▶ TASK DETAILS
Which lines hold the string "with"? Copy every one of them.

--*--

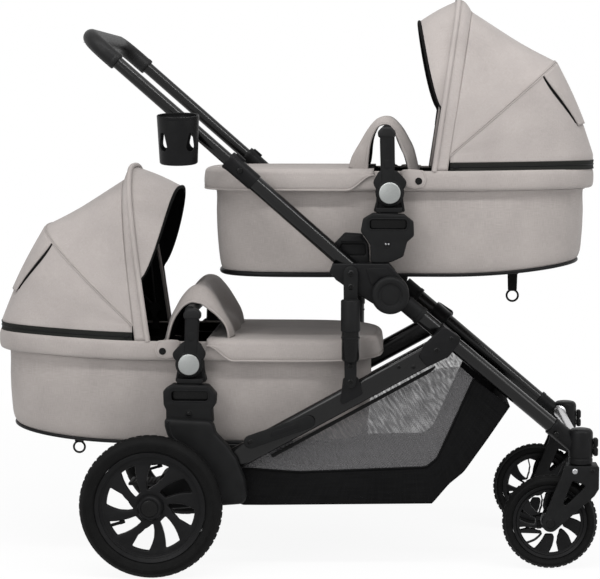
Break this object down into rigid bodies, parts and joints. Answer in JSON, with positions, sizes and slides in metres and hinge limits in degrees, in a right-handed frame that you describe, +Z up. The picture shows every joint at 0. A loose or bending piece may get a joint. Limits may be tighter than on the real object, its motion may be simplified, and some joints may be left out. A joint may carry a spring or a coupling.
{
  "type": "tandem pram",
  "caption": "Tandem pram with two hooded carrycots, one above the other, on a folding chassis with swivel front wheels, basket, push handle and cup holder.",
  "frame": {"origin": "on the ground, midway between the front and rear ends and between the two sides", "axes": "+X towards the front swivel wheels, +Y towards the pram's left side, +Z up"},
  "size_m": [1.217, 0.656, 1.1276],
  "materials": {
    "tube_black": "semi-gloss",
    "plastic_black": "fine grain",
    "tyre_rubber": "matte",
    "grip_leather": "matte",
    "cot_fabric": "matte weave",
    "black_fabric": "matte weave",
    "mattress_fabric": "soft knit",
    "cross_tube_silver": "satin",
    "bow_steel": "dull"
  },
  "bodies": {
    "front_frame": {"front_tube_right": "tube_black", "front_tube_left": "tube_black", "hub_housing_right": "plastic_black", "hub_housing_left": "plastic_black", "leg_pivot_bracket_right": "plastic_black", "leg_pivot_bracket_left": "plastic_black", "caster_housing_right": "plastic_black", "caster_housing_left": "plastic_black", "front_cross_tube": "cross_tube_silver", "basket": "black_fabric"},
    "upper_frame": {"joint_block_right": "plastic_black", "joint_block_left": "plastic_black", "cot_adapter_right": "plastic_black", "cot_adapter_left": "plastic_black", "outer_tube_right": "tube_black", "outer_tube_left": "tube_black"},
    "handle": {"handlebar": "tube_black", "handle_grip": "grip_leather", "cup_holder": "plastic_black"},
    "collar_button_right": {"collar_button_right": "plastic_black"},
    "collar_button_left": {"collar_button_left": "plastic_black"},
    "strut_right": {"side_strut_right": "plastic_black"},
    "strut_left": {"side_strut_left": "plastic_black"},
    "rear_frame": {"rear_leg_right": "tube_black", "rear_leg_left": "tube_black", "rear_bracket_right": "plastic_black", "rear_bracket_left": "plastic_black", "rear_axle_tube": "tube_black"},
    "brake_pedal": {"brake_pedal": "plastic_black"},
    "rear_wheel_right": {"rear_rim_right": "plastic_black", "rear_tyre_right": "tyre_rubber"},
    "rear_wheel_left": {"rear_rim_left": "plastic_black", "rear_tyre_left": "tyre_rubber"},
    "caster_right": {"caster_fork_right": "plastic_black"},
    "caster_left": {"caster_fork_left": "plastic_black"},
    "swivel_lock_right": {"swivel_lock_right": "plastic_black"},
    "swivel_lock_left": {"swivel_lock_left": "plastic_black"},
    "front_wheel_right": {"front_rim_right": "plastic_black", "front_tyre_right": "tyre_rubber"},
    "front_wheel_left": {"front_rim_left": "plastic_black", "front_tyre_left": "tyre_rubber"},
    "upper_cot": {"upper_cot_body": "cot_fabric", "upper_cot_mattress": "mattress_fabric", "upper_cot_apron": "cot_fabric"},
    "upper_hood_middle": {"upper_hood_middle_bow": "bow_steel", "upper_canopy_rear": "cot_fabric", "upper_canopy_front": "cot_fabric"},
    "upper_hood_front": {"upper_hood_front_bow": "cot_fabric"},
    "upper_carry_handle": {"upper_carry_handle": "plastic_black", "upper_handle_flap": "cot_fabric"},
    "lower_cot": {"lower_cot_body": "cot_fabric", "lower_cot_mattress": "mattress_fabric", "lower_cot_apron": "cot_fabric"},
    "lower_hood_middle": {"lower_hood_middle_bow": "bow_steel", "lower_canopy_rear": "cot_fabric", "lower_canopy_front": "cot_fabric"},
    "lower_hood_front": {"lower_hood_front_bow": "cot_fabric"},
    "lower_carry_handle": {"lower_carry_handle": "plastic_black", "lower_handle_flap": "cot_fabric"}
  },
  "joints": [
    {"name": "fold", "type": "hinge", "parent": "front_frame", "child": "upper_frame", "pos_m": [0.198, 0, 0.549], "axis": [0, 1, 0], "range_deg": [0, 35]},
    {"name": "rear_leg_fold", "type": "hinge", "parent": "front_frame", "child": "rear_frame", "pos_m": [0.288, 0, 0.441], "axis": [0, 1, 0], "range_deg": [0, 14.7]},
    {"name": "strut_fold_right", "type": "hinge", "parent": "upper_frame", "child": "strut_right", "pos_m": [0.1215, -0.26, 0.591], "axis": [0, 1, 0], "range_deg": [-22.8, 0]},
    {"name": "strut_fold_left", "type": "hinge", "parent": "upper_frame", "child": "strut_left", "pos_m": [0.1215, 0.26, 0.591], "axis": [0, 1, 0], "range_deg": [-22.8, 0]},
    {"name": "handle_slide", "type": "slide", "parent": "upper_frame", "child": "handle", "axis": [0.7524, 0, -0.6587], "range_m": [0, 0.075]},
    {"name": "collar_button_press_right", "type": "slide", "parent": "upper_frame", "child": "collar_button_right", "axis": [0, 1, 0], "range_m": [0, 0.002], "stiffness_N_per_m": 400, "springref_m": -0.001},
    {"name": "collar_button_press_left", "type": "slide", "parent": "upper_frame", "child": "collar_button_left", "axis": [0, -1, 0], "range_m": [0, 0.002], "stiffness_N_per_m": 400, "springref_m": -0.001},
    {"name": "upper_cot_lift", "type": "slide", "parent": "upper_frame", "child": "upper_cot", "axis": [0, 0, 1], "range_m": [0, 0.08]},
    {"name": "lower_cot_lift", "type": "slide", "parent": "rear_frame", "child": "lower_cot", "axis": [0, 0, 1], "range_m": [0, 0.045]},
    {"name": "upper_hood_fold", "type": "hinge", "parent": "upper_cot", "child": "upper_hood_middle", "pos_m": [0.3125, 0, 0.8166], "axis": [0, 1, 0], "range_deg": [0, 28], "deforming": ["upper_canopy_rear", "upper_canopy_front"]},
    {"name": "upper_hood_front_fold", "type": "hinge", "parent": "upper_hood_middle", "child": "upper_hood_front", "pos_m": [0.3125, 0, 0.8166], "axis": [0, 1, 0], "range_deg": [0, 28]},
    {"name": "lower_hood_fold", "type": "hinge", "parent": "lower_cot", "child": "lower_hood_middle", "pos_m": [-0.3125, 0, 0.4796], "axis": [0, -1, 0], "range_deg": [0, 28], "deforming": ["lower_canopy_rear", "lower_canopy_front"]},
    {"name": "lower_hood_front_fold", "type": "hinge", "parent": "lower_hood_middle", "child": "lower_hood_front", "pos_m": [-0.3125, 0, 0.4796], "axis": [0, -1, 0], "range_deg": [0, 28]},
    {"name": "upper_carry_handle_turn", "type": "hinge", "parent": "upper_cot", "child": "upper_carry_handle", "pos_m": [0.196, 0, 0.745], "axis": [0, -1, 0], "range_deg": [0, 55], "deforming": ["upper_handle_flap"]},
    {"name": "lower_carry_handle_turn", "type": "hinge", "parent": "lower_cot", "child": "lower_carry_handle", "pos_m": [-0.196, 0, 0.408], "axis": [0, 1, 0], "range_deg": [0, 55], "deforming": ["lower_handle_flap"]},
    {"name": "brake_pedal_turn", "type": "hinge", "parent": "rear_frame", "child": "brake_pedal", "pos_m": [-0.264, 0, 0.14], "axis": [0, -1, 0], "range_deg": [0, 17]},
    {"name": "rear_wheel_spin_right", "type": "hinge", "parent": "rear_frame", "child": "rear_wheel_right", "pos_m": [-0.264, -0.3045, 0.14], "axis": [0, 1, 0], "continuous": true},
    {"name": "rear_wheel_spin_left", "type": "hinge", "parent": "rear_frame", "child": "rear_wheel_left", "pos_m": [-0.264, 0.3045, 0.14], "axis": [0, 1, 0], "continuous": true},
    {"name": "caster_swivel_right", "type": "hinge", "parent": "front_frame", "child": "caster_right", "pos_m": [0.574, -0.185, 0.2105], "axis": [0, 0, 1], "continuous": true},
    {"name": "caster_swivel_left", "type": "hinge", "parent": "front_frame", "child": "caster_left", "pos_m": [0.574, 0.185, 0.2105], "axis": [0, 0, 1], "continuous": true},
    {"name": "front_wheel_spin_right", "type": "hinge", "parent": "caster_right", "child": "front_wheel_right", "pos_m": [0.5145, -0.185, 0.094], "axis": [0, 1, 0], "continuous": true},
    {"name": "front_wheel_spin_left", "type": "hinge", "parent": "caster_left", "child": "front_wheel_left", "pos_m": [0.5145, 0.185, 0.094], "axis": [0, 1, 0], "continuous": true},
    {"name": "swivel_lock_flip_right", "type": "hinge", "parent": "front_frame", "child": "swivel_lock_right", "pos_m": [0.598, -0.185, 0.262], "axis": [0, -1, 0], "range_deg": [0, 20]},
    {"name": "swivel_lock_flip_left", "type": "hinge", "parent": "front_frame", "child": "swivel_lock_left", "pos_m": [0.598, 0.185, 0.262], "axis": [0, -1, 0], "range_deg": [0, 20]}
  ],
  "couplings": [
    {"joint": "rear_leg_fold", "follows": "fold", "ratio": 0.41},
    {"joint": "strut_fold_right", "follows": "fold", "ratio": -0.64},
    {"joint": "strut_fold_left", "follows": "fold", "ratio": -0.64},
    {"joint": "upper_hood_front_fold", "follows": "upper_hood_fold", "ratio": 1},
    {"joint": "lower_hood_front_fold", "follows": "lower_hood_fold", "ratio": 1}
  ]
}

--*--

▶ THE RESPONSE
Break this object down into rigid bodies, parts and joints. Answer in JSON, with positions, sizes and slides in metres and hinge limits in degrees, in a right-handed frame that you describe, +Z up. The picture shows every joint at 0. A loose or bending piece may get a joint. Limits may be tighter than on the real object, its motion may be simplified, and some joints may be left out. A joint may carry a spring or a coupling.
  "caption": "Tandem pram with two hooded carrycots, one above the other, on a folding chassis with swivel front wheels, basket, push handle and cup holder.",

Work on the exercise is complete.